Silikon Vadisi girişim sermayesi şirketi Andreessen Horowitz’in(a16z) yürüttüğü “Ben & Marc Show” podcast’ine katılan Sacks, Trump yönetiminin kripto para ve AI düzenlemelerine yönelik yaklaşımını olumlu bulduğunu söyledi. Biden yönetimi ile Kaliforniya ve Colorado gibi ‘Mavi Eyaletler’in (Demokrat Partisi’nin etkili olduğu bölgeler) politikalarını ise fazlasıyla baskıcı olarak değerlendirdi.
Sacks, özellikle ‘AI tüketici koruması’ gerekçesiyle yürürlüğe sokulan düzenlemelerin, hükümetin siyasi duruşunu güçlendirme aracı hâline gelebileceğine dikkat çekti. Gerçekten de bazı eyaletler, ‘algoritmik ayrımcılığı’ önleme bahanesiyle AI üzerindeki kontrolü artırma çabasına girmiş durumda.
Sacks bu tür düzenlemelerin, AI sistemlerini yalan söylemeye zorladığını, sorulara verilen yanıtları çarpıttığını ve politik otoritelerin talebine göre tarihi yeniden yazmaya ittiğini belirterek, bunun ‘Orwellvari AI’ anlayışına giden yol olduğunu ifade etti. AI sistemlerinin kullanıcı hakkında geniş çaplı bilgi toplayan bir ‘gözetleme’ işleviyle birleşmesi hâlinde, devletler açısından vatandaşın gözetimi ve kontrolü için kusursuz bir araca dönüşebileceğini de sözlerine ekledi.

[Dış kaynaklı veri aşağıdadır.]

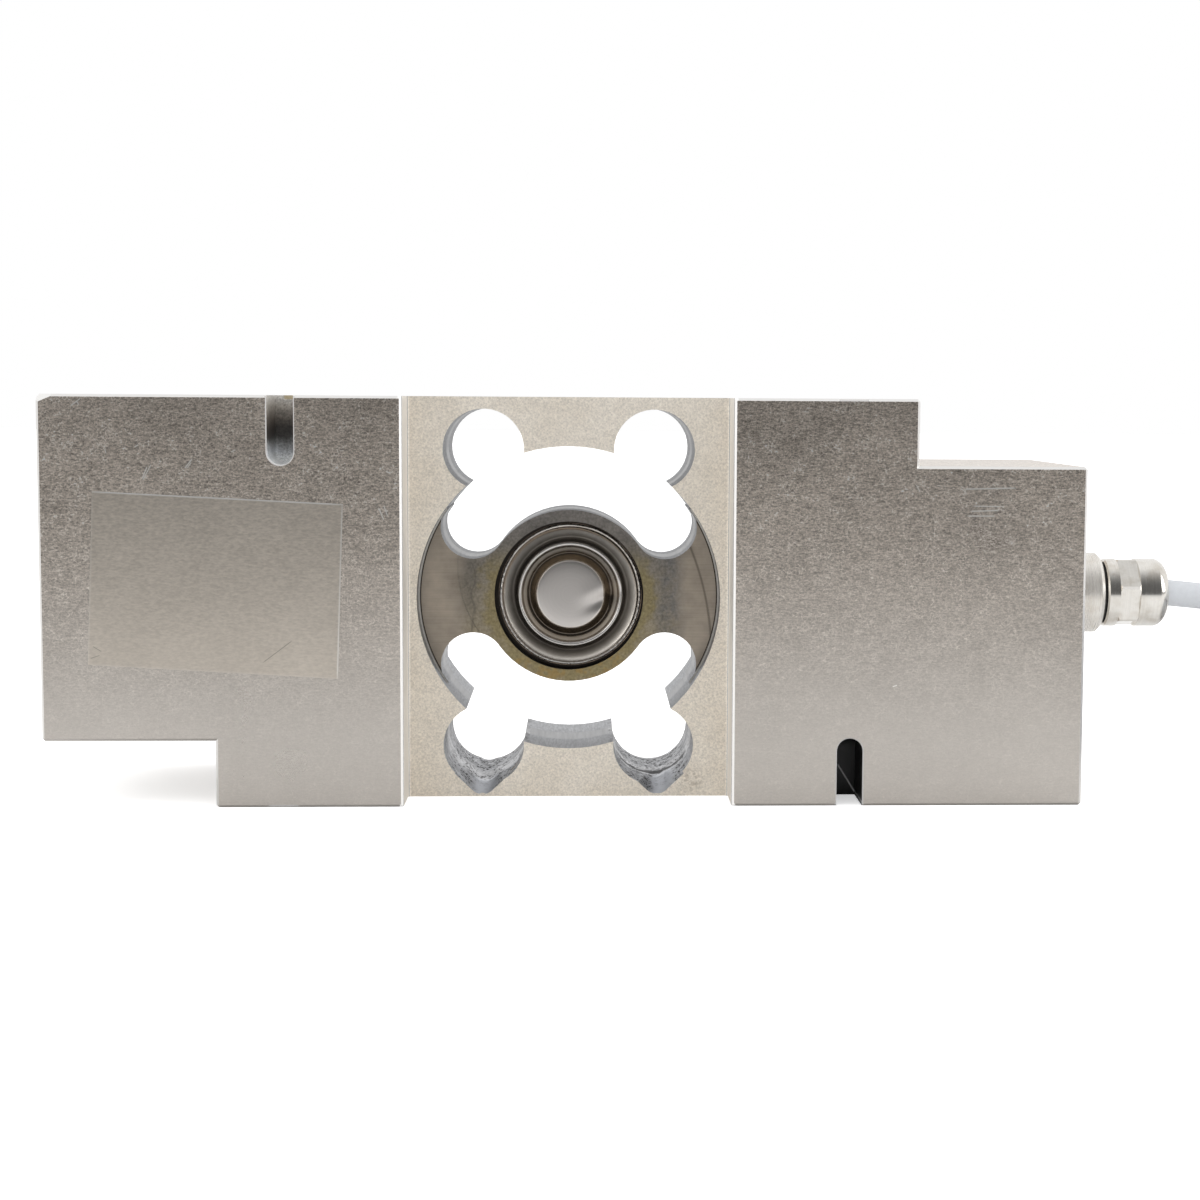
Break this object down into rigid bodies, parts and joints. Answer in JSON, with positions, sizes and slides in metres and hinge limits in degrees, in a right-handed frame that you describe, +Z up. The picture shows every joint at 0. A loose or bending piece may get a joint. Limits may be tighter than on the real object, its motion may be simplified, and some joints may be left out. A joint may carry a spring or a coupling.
{
  "type": "single point load cell",
  "caption": "Single point load cell: an aluminium monoblock with a bored middle band, a sealed measuring web, a cable gland and a coiled cable.",
  "frame": {"origin": "centre of the underside of the block", "axes": "+X along the block towards the cable gland, -Y the front with the bare foil patch, +Z up, the direction opposite to the load"},
  "size_m": [0.4013, 0.0986, 0.0945],
  "materials": {
    "milled_aluminium": "brushed faces, bead-blasted middle band",
    "diaphragm_metal": "heat-tinted from welding",
    "gauge_film": "smooth amber film",
    "terminal_laminate": "smooth",
    "lead_insulation": "smooth",
    "carrier_plastic": "smooth",
    "board_laminate": "solder-resist",
    "resistor_ceramic": "smooth",
    "nickel_plate": "bright nickel plate",
    "seal_rubber": "satin",
    "claw_nylon": "satin",
    "cable_sheath": "satin grey",
    "core_insulation": "smooth",
    "ferrule_tin": "tinned"
  },
  "bodies": {
    "root": {"spring_body": "milled_aluminium", "front_diaphragm": "diaphragm_metal", "rear_diaphragm": "diaphragm_metal", "front_gauge": "gauge_film", "rear_gauge": "gauge_film", "front_terminals": "terminal_laminate", "rear_terminals": "terminal_laminate", "front_leads": "lead_insulation", "rear_leads": "lead_insulation", "board_carrier": "carrier_plastic", "balance_board": "board_laminate", "balance_resistors": "resistor_ceramic", "gland_adapter": "nickel_plate", "adapter_seal": "seal_rubber", "gland_body": "nickel_plate", "gland_seal": "seal_rubber", "clamping_claw": "claw_nylon", "dome_nut": "nickel_plate", "cable_entry": "cable_sheath", "inner_cores": "core_insulation", "cable": "cable_sheath", "cable_coil": "cable_sheath", "cable_cores": "core_insulation", "core_ferrules": "ferrule_tin"}
  },
  "joints": []
}
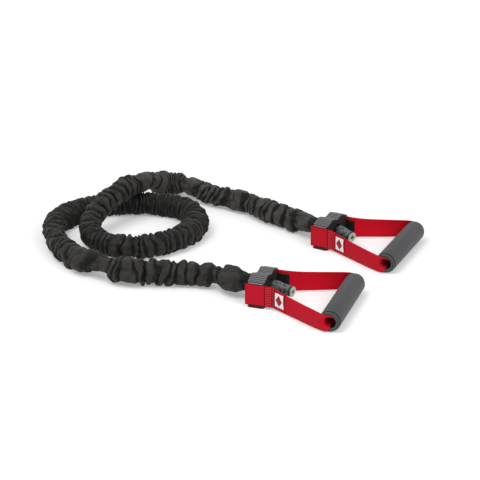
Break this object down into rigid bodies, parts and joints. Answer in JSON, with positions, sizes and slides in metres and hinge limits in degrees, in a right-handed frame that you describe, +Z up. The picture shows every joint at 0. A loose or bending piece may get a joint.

AI sistemlerinin kişisel asistan gibi hayatın içine girmeye başladığı bir dönemde, Sacks’in bu uyarısı mevcut düzenlemelerin yönüyle ilgili temel soruları gündeme getiriyor. Trump yönetimi daha piyasa dostu bir düzenleme çerçevesi ortaya koyarken, mevcut politikalar AI’nin politikadan bağımsız kalma kapasitesi ve ifade özgürlüğü konusunda kaygılara neden oluyor.